Secondly, we need to explain, in assertive, plain and meaningful (to other professionals and service planners) ways, why we are the most suitable, able and skilled professionals to work with them. Which I will now attempt to do.
Nurses bring with them a 3-year LD specific training course, which instructs us specifically in meeting those needs, not just as individual workers but as leaders of teams.
Nurses have both the psychological skills and experience but also the Nursing skills needed to work with the whole range of needs found in the increasingly complex conditions people with learning disabilities have.
Nurses are the only comparable group of professionals to have the background knowledge and skills to not only quickly develop the expertise needed to work with an individual complex clients, but also the background knowledge to apply to developmental work and progressive and positive approaches.
But we know all that, don’t we? However, and to quote a word I dislike (but hey, I’m in management so I should use it more anyway) we need to be proactive in forging the way forward and defining not only our role but more importantly our future as a profession.
Us just knowing all this is useless, if those in control of budgets, those making the decisions about service planning and provision and those other professionals, members of the public and even the media, who wonder what we do, why we’re here and what we’re good for, don’t know and don’t realise the benefit we can bring to a service and the users of it, then it’s all pretty useless ain’t it?
I’m at crossroads career-wise.
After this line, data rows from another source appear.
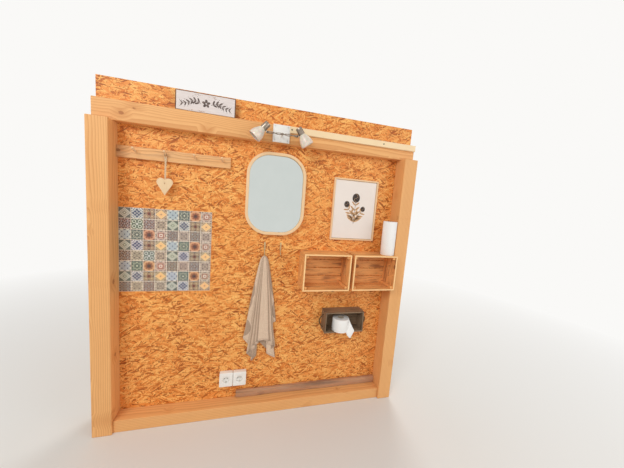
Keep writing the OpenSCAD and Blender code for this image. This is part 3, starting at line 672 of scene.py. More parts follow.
depth = high.y - low.y
glass_out = high.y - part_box("mirror_glass")[0].y + 0.0005
rebate = MIRROR_FACE - MIRROR_REBATE
section = [(0, 0), *lip(LIP, depth - LIP, 180), *lip(MIRROR_FACE - LIP, depth - LIP, 90),
           (MIRROR_FACE, glass_out), (rebate, glass_out), (rebate, 0)]
bm = bmesh.new()
loops = []
for inset, out in section:
    width, height = high.x - low.x - 2 * inset, high.z - low.z - 2 * inset
    loops.append(rounded_loop(bm, centre, width, height, MIRROR_ROUND - inset, high.y - out))
for a, b in zip(loops, loops[1:] + loops[:1]):
    for k in range(len(a)):
        bm.faces.new((a[k - 1], a[k], b[k], b[k - 1]))
layer = bm.verts.layers.float_vector.new("grain")
for v in bm.verts:
    local = v.co - centre
    v[layer] = Vector((math.atan2(local.z, local.x) * 0.2, local.y, math.hypot(local.x, local.z * 0.7)))
piece("mirror_bent_frame", bm, pale_wood, "pale_wood", "mirror_frame", crease=40)

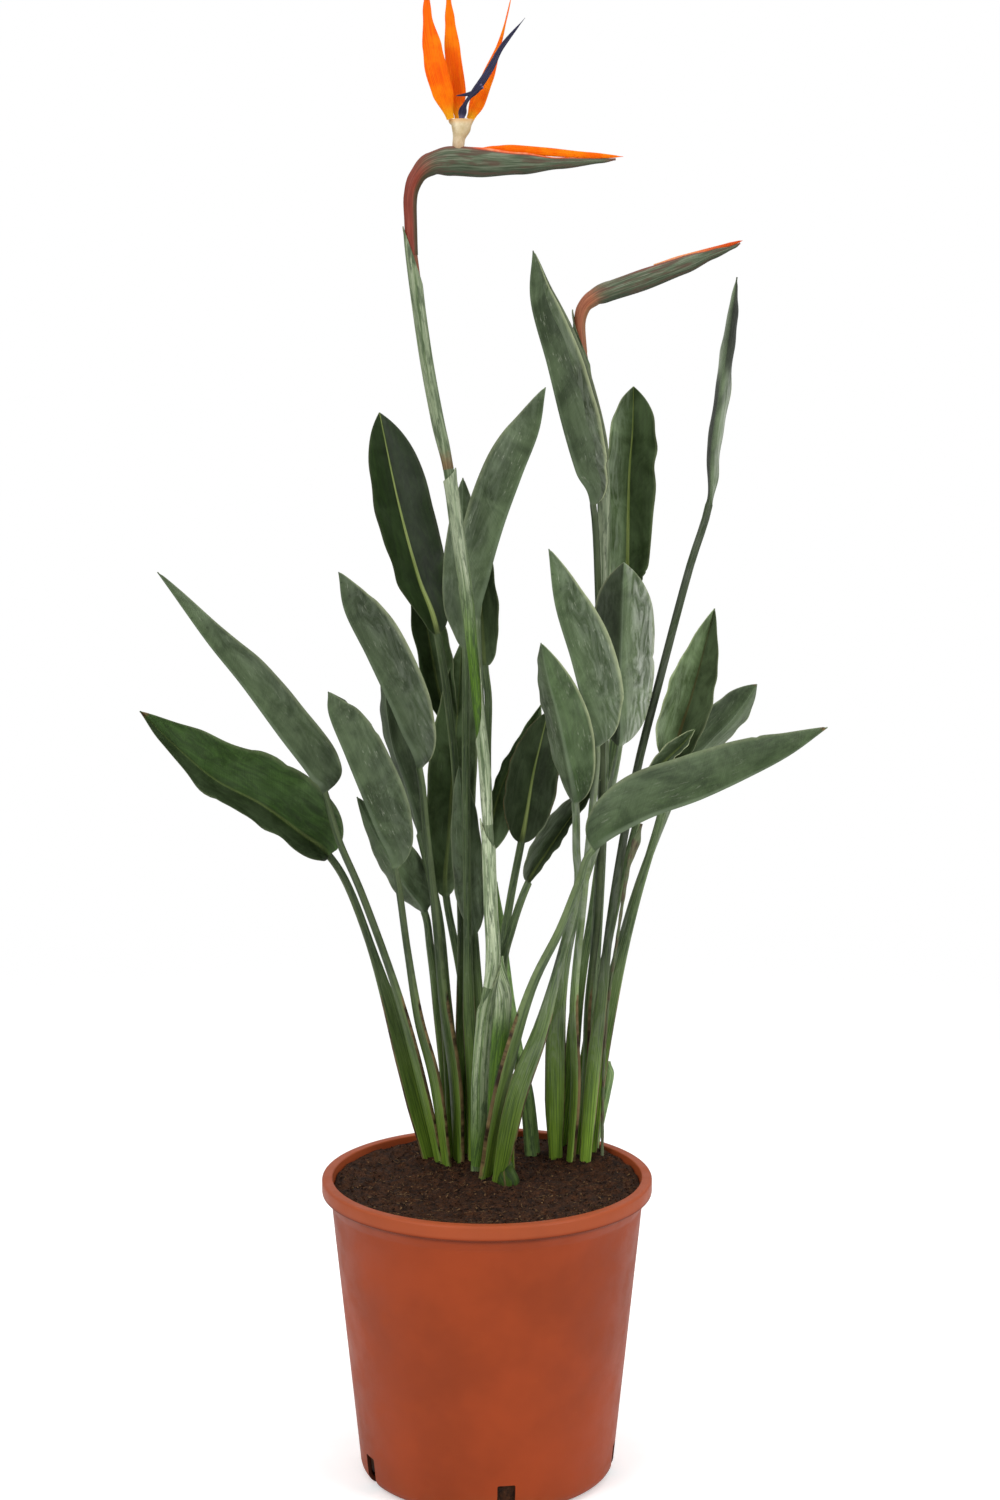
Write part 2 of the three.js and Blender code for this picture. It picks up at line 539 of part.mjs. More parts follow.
// A spathe: a round neck that widens into a keeled boat with a channel along its top.
function spatheSolid({ path, heights, open }, grow = 0) {
  const route = routeThrough(path);
  const steps = Math.round(SPATHE_STEPS_PER_PLACE * route.spans);
  const rings = [];
  for (let k = 0; k <= steps; k += 1) {
    const t = k / steps;
    const { point, tangent } = route.at(t);
    const up = tangent.clone().cross(BACK).normalize();
    const tall = route.value(heights, t) + grow;
    const gape = grow > 0 ? 0 : route.value(open, t);
    const wide = tall * THREE.MathUtils.lerp(1, SPATHE_FLATNESS, smooth(t / SPATHE_FLATTENS_BY));
    const spot = (x, y) => point.clone().addScaledVector(BACK, x * wide).addScaledVector(up, y * tall);
    const rim = (angle) => spot(Math.cos(degrees(angle)), Math.sin(degrees(angle)));
    const top = SPATHE_TOP_ANGLES.map((angle, j) => rim(angle).lerp(spot(...SPATHE_CHANNEL[j]), gape));
    rings.push([...SPATHE_OUTER_ANGLES.map(rim), ...top]);
  }
  return solidOf(loft(rings));
}

function turnedSolid(profile) {
  const lathe = new THREE.LatheGeometry(profile.map(([r, z]) => new THREE.Vector2(r, z)), POT_SEGMENTS);
  lathe.rotateX(Math.PI / 2);
  return solidOf(lathe);
}

function arc(centreR, centreZ, radius, from, to, steps) {
  return Array.from({ length: steps + 1 }, (_, k) => {
    const angle = degrees(THREE.MathUtils.lerp(from, to, k / steps));
    return [centreR + radius * Math.cos(angle), centreZ + radius * Math.sin(angle)];
  });
}

function potSolid() {
  const stepTop = POT_HEIGHT - RIM_BAND_HEIGHT;
  const neckZ = stepTop - RIM_STEP_HEIGHT;
  const rimInner = RIM_RADIUS - RIM_WIDTH;
  const innerCorner = CORNER_RADIUS - WALL;
  const profile = [
    [0, 0],
    ...arc(FOOT_RADIUS - CORNER_RADIUS, CORNER_RADIUS, CORNER_RADIUS, -90, 0, 3),
    [NECK_RADIUS, neckZ],
    [RIM_RADIUS, stepTop],
    ...arc(RIM_RADIUS - RIM_ROUNDING, POT_HEIGHT - RIM_ROUNDING, RIM_ROUNDING, 0, 90, 2),
    [rimInner + 1, POT_HEIGHT],
    [rimInner, POT_HEIGHT - 1],
    [NECK_RADIUS - WALL, neckZ],
    ...arc(FOOT_RADIUS - WALL - innerCorner, FLOOR + innerCorner, innerCorner, 0, -90, 2),
    [0, FLOOR],
  ];
  let pot = turnedSolid(profile);
  for (let k = 0; k < SLOT_COUNT; k += 1) {
    const length = RIM_RADIUS - SLOT_INNER_RADIUS;
    const slot = new THREE.BoxGeometry(SLOT_WIDTH, length, 2 * SLOT_TOP);
    slot.translate(0, -SLOT_INNER_RADIUS - length / 2, 0);
    slot.rotateZ(degrees(FIRST_SLOT_ANGLE + (360 / SLOT_COUNT) * k));
    pot = pot.subtract(solidOf(slot));
  }
  return pot;
}

function soilHeight(x, y) {
  const mounds = CLUMPS.map(([cx, cy]) => {
    const away = Math.hypot(x - cx, y - cy) / SOIL_MOUND_SPREAD;
    return Math.exp(-away * away);
  });
  const rough = Math.sin(x * 0.21 + 1.3) * Math.cos(y * 0.17) + 0.6 * Math.sin(x * 0.09 - y * 0.26);
  return SOIL_LEVEL + SOIL_MOUND * Math.max(...mounds) + SOIL_ROUGHNESS * rough;
}

// The soil fills the pot from its floor to just below the rim.
function soilSolid() {
  const rimZ = POT_HEIGHT - RIM_BAND_HEIGHT - RIM_STEP_HEIGHT;
  const neck = NECK_RADIUS - WALL - GAP;
  const corner = CORNER_RADIUS - WALL;
  const climb = (SOIL_LEVEL - rimZ) / (POT_HEIGHT - rimZ);
  const edge = THREE.MathUtils.lerp(neck, RIM_RADIUS - RIM_WIDTH - GAP, climb) - SOIL_SIDE_ROOM;
  const flat = (radius, height) => Array.from({ length: SOIL_SEGMENTS }, (_, j) => {
    const angle = (2 * Math.PI * j) / SOIL_SEGMENTS;
    const [x, y] = [radius * Math.cos(angle), radius * Math.sin(angle)];
    return new THREE.Vector3(x, y, height ?? soilHeight(x, y));
  });
  const sides = arc(FOOT_RADIUS - WALL - corner, FLOOR + corner, corner - GAP, -90, 0, 2);
  return solidOf(loft([
    ...sides.map(([r, z]) => flat(r, z)),
    flat(neck - SOIL_SIDE_ROOM, rimZ),
    flat(edge, SOIL_LEVEL - SOIL_SHOULDER),
    ...SOIL_RINGS.map((share) => flat(share * edge)),
  ]));
}

function petalSolid({ path, widths, deep }, grow = 0, steps = PETAL_STEPS) {
  const thick = widths.map((width) => Math.min(width, deep));
  return ovalSolid({ path, across: widths, deep: thick }, PETAL_SIDES, steps, grow);
}

function arrowSolid(grow = 0) {
  const head = petalSolid({ ...ARROW, deep: ARROW_HALF_THICKNESS }, grow);
  return head.add(petalSolid({ ...ARROW_BARB, deep: ARROW_HALF_THICKNESS }, grow, ARROW_BARB_STEPS));
}

function shootMaker(name) {
  const shoot = SHOOTS[name];
  return [name, shoot.colour, (grow) => ovalSolid(shoot, PETAL_SIDES, SHOOT_STEPS, grow)];
}

function leafMaker(name) {
  const leaf = LEAVES[name];
  const colour = leaf.face > 0 ? LEAF_FACE_GREEN : LEAF_BACK_GREEN;
  return [name, colour, (grow) => leafSolid(leaf, grow)];
}

// Every plant body in the order in which it keeps its room; a later one is cut clear of the earlier
// ones by the working gap, as a sheath is hollowed by the stalk that it clasps.
const makers = [
  shootMaker('shoot_front'),
  ['stem_open_flower', STEM_GREEN, (grow) => stemSolid(STEM_OPEN_FLOWER, grow)],
  ['stem_closed_flower', STEM_GREEN, (grow) => stemSolid(STEM_CLOSED_FLOWER, grow)],
  ['bloom_base', CREAM, (grow) => petalSolid(BLOOM_BASE, grow)],
  ...Object.entries(PETALS).map(([name, petal]) => [name, petal.colour, (grow) => petalSolid(petal, grow)]),
  ['arrow_petal', ARROW_BLUE, arrowSolid],
  ['spathe_open_flower', SPATHE_GREEN, (grow) => spatheSolid(SPATHE_OPEN, grow)],
  ['spathe_closed_flower', SPATHE_GREEN, (grow) => spatheSolid(SPATHE_CLOSED, grow)],
  leafMaker('leaf_right_front'),
  ...['sheath_pale', 'shoot_behind', 'shoot_side'].map(shootMaker),
  ['dried_stalk', DRY_BROWN, (grow) => ovalSolid(DRIED_STALK, PETAL_SIDES, DRIED_STALK_STEPS, grow)],
  ...Object.keys(LEAVES).filter((name) => name !== 'leaf_right_front').map(leafMaker),
];

function boxesMeet(a, b) {
  return [0, 1, 2].every((i) => a.min[i] <= b.max[i] && b.min[i] <= a.max[i]);
}

const group = new THREE.Group();

function addPiece(name, colour, solid, roughness) {
  const material = new THREE.MeshStandardMaterial({ color: colour, roughness, metalness: 0 });
  const mesh = new THREE.Mesh(geometryOf(solid), material);
  mesh.name = name;
  group.add(mesh);
}

let soil = soilSolid();
const settled = [];
for (const [name, colour, make] of makers) {
  let body = make(0);
  const roomy = make(GAP);
  const box = body.boundingBox();
  for (const other of settled) {
    if (!boxesMeet(box, other.box)) continue;
    if (body.intersect(other.roomy).volume() > 0) body = body.subtract(other.roomy);
  }
  const [largest] = body.decompose().sort((a, b) => b.volume() - a.volume());
  settled.push({ roomy, box: roomy.boundingBox() });
  if (boxesMeet(box, soil.boundingBox())) soil = soil.subtract(roomy);
  addPiece(name, colour, largest, 0.6);
}
addPiece('soil', SOIL_BROWN, soil.decompose().sort((a, b) => b.volume() - a.volume())[0], 0.95);
addPiece('pot', POT_TERRACOTTA, potSolid(), 0.45);

export default group;
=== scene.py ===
"""Bird of paradise in a nursery pot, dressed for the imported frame.

Lengths in the tables are in millimetres and become metres where a mesh is made. Every leaf, stem
and petal follows the same route as the CAD solid that it stands for, and adds the veins, sheaths,
margins and finishes that the solid leaves out.
"""

import json
import math
import random
from dataclasses import dataclass
from types import SimpleNamespace

import bmesh
import bpy
import numpy as np
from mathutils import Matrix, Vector, noise
from mathutils.kdtree import KDTree


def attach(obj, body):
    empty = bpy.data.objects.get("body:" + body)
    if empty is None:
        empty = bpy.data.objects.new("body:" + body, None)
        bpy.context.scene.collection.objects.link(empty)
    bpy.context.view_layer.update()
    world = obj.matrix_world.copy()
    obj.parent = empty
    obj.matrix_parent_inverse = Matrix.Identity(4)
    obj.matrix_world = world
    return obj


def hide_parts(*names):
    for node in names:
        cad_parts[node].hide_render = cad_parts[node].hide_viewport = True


bl_info = {
    "name": "Potted Bird of Paradise",
    "version": (1, 0, 0),
    "blender": (4, 5, 0),
    "location": "3D View > Sidebar > Plant",
    "description": "Builds a bird of paradise in its nursery pot, leaf by leaf, with its finishes",
    "category": "Object",
}

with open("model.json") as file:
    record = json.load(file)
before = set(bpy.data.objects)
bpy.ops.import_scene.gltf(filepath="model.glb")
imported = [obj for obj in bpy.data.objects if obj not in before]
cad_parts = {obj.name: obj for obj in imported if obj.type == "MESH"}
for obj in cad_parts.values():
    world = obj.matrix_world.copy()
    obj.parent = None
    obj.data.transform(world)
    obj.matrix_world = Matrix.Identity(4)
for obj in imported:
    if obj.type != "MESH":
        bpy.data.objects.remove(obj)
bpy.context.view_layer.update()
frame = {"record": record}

MM = 0.001
BODY = "root"
WHITE = (1.0, 1.0, 1.0)
# Once round a ring, in radians.
ONCE_ROUND = 6.28
FRONT = np.array((0.0, -1.0, 0.0))
BACK = np.array((0.0, 1.0, 0.0))
# The left and the right half of a leaf.
HALVES = (-1, 1)
# The finer pieces keep this far from the neighbours that they clasp.
GAP = 0.35
# How far apart two faces turn before their edge shows.
SOFT_EDGE = 60.0
CRUMB_EDGE = 80.0
POT_EDGE = 32.0

# The pot: outside sizes, wall, rim and the drain slots round its foot.
RIM_RADIUS = 140.0
POT_HEIGHT = 260.0
FOOT_RADIUS = 109.0
NECK_RADIUS = 132.0
WALL = 3.0
FLOOR = 3.5
CORNER_RADIUS = 12.0
RIM_BAND_HEIGHT = 12.0
RIM_STEP_HEIGHT = 10.0
RIM_WIDTH = 9.0
RIM_ROUNDING = 2.5
RIM_INNER_ROUNDING = 1.4
BAND_FOOT = POT_HEIGHT - RIM_BAND_HEIGHT
NECK_HEIGHT = BAND_FOOT - RIM_STEP_HEIGHT
POT_SIDES = 220
SLOT_COUNT = 5
SLOT_WIDTH = 15.0
SLOT_TOP = 28.0
SLOT_INNER_RADIUS = 100.0
FIRST_SLOT_ANGLE = 8.5
SLOT_CORNER = 1.5
# Inside this radius the floor is one flat face above and one below.
FLAT_MIDDLE = 60.0

# The soil: its level, the mounds round the clumps of stalks, its rise along the wall, its crumbs and its
# fibres, and the room that these keep from its edge.
SOIL_LEVEL = 249.0
SOIL_MOUND = 5.0
SOIL_MOUND_SPREAD = 30.0
SOIL_HEAP = 6.0
SOIL_HEAP_FROM = 84
SOIL_HEAP_SPAN = 40
SOIL_ROUGHNESS = 0.9
SOIL_SIDE_ROOM = 0.5
SOIL_SHOULDER = 3.0
SOIL_SIDES = 260
SOIL_ROWS = 100
SOIL_SEED = 7
CLUMPS = ((-32, 66), (4, 28), (80, 74))
CRUMB_SPANS = ((0.4, 1.35), (0.4, 1.35), (0.4, 1.35))
CHIP_SPANS = ((1.2, 2.8), (0.5, 1.1), (0.3, 0.6))
CHIP_SHARE = 0.06
CRUMB_SHAPE = [Vector(corner) for corner in (
    (1, 1, 1), (1, -1, -1), (-1, 1, -1), (-1, -1, 1),
    (1.6, 0, 0), (-1.6, 0, 0), (0, 1.5, 0), (0, -1.5, 0), (0, 0, 1.4), (0, 0, -1.4))]
CRUMB_EDGE_ROOM = 3
FIBRE_STEP = 1.6
FIBRE_START_ROOM = 12
FIBRE_EDGE_ROOM = 6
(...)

Management isn’t really that inspiring, Community Nursing may beckon, but it’s not the Golden Fleece for me it once was. What I really would like to do, especially when (if) my degree is completed, is to get a position where I can either be making service policy and planning decisions, or at the very least influencing them. If so, and with a little luck, I’ll be job creating for LD nurses. Because I think we’re great, and I think we’re “cost-effective”.
And, more importantly, so should everyone else.